I'm hoping that someone can see what I've done wrong in this circuit, (attached). It looks fine to me, but I haven't done any electronic design for some years and must be getting rusty. It monitors a 9V Ni-Cd battery - the top comparator should go high when the battery voltage is 7.2V or higher, and the bottom comparator should go high when the battery is at 6.0V or lower.
The comparators will be connected to the 'Set' and 'Reset' inputs of a 4013, with the 'Q' output switching a P-channel MOSFET via NPN transistor to switch the battery voltage on or off to the following circuitry.
I could have gone with a single comparator with hysteresis, but this should give more accurate results. (Should)
I've built the circuit on a breadboard, exactly following my schematic. The transistors/LEds are temporary, for diagnosis, and will not be in the final circuit.
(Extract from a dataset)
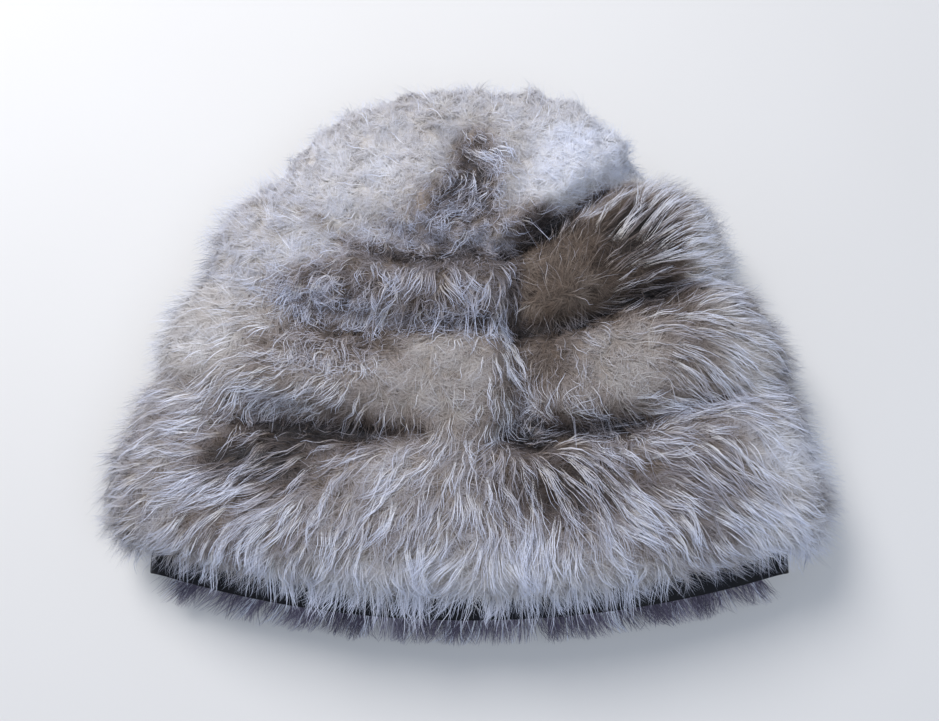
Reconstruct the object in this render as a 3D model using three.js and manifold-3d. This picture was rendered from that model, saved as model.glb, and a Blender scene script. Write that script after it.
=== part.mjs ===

Instead of clean switching, I'm getting a slow response, with the LEDs gradually getting brighter/dimmer over about 0.2V of input voltage variation. An LTSpice simulation gives me fast switching, but the actual circuit doesn't.
Is this likely to be caused by the breadboard, and a problem that will disappear when I make a final PCB, or should I make some changes? (Maybe adding a little hysteresis to both comparators)
Any insights much appreciated. I haven't done any circuit design for many years, but thought this would be simple.....
(This is my first post here, by the way. A great forum, from what I've seen so far.)